A proposed amendment to the town of Windham’s land use ordinance failed to win enough votes on Tuesday.
Windham residents voted down a mineral extraction amendment 4,402 to 2,128. Proponents said the amendment would have protected Windham residential neighborhoods from unwanted rock and gravel quarries while opponents said the amendment would have threatened property development rights.
The most vocal proponent of the amendment was Margaret Pinchbeck, resident of 9 Nash Road. Pinchbeck lives in a home that would overlook a quarry that developer Peter Busque, of Busque Construction Inc., has preliminary approval to build at the intersection of Nash Road and Route 302.
When Pinchbeck first heard about Busque proposed quarry operation last winter, she managed to slow the progression of the planning board approval process for Busque’s quarry. She quickly formed a cohesive association with her Nash Road neighbors as well as others in town who were afraid that quarries could be built anywhere in Windham because of the lax nature of Windham’s land use ordinances. One result of Pinchbeck and the neighbors’ resistance to the quarry was the reinvigoration of an ordinance review committee that is now working to comprehensively review the town’s land use rules.
With the amendment’s failure Tuesday, much of the neighbors’ concerns regarding the Busque quarry are still on the table, despite Busque’s plans to change his plans to appease the neighbors. Busque said he plans to limit blasting time to between 11 a.m. and 3 p.m. He also will extend a vegatative buffer that approaches 750 feet in some spots, an amount he says “is way over” what is required.
“Yes, I feel for them, I don’t want to devalue their property. But I don’t think it will have any negative impact on them. It’s going to be a top-notch operation. I doubt anyone will even know I am in there,” Busque said.

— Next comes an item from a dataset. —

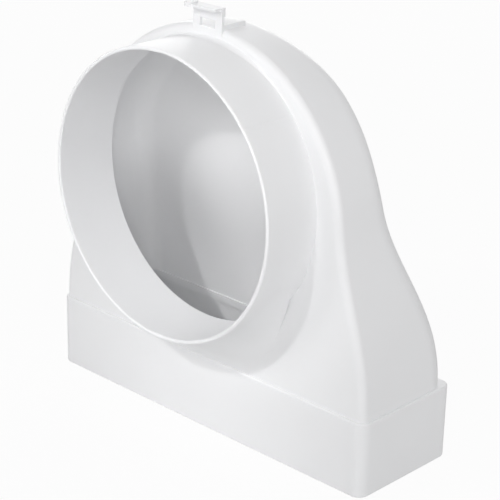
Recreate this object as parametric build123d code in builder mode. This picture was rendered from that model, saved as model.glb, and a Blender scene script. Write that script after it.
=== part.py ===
"""Rigid 90 degree adapter elbow: a flat rectangular duct pushes up into the socket
at the bottom, and a round pipe goes over the spigot at the front.

Millimetres. The origin is the centre of the socket's mouth, +Z is up, and the round
spigot points along -Y.
"""

import os
from math import cos, radians, sin

from build123d import *

os.makedirs("parts", exist_ok=True)

# Flat duct, and the socket that takes it
duct_width = 204.0
duct_depth = 60.0
duct_play = 0.5  # on each side of the duct
socket_wall = 2.25
socket_height = 38.0
socket_bore_corner = 3.5
socket_edge_round = 0.9

# Stop frame that the duct's end meets
stop_reach = 2.4
stop_height = 4.0
stop_corner = 1.5

# Hollow body
ledge = 1.6  # step from the socket in to the body
body_wall = 2.2
arch_margin = 14.1  # the arch's radius past the spigot's
crown_margin = 5.1  # crown above the top of the spigot
flank_angle = 5.8  # degrees above level where the flank leaves the arch
arch_depth = 35.2  # front face to back wall, behind the spigot
crown_depth = 23.5  # the same at the very top
back_knee_drop = 52.0  # below the crown, the back wall stands upright from here
back_shoulder_drop = 35.0  # up to here
front_edge_round = 3.6
back_edge_round = 12.0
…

Busque and other land developers such as Kenneth Grondin and Tim Tandberg formed an association of their own to fight the proposed amendment. Their main point of contention with the amendment was that it didn’t merely change future land use decisions in the town of Windham, they were mostly concerned that it was retroactive to Jan. 1, 2005. For Busque, that aspect of the amended ordinance would have affected his quarry plans. The retroactivity in the ordinance, Grondin and Tandberg said, were dangerous precedents for the entire state.
“It’s a great thing. The people have spoken. I think it was the retroactivity that killed it,” Busque said. “The amendment was unfair. You can’t change the rules after someone buys a property and has already invested thousands in it, like I did.”
Busque said he spent $1.75 million for the 100-plus-acre Nash Road site. Experienced with working with surrounding towns’ planning boards, Busque said the average cost of getting his projects approved is $75,000. So far, he’s spent $190,000 on this project alone.
“She’s cost me a lot of money, I’ll give her that,” Busque said of Pinchbeck.
Pinchbeck, a mild-mannered woman who makes Christmas wreaths out of her barn in the fall, would be happier if the ordinance had passed but is satisfied with the effort she and her fellow petitioners put forth.
“I’m tired. But I’m really glad with the turnout. There’s so much voter apathy out there. I’m so proud of the voters who turned out,” she said.
Pinchbeck blamed the loss on a lack of money and some confusion at the polls.
“We’ve been hearing that people were confused when reading the question,” Pinchbeck said. “They didn’t know if they were voting for or against the ordinance by the way the question read. One lady was almost in tears because she thought she checked the wrong answer.”
At the poll Tuesday afternoon, Windham resident Jane Sullivan said she was “totally confused” by the wording of the amendment.
“What I couldn’t understand was whether I was voting for the old ordinance or for the new amendment. I’m against the old and for the new. So I wrote ‘against’ the old ordinance, which is opposite of how I wanted to vote,” she said.
Pinchbeck also felt the anti-amendment side co-opted the idea that property rights were at stake. Initially, Pinchbeck got involved because she believed her quality of life and property value would be severely harmed because of a dirty, dusty, noisy quarry moving in as a neighbor. She felt she had to defend her property rights in response. But, it ended up to be the other side, including developers and local real estate brokers and agents, who successfully forwarded the idea of property rights.
“It’s the retroactive zoning that I’m opposed to,” said Linda Griffin, owner of Pleasant River Properties in Windham. “It’s illegal and immoral. You can’t go back and change zoning once someone has purchased a property and has gone through the approval process. I want to protect property rights. This affects everyone.”
While the Nash Road neighbors may have lost this round with the quarry, Pinchbeck remains hopeful that the quarry may still be voted down during the upcoming Windham Town Council review.
“This next council meeting, we’re coming up on part four of the Busque hearings. It should be interesting,” she said.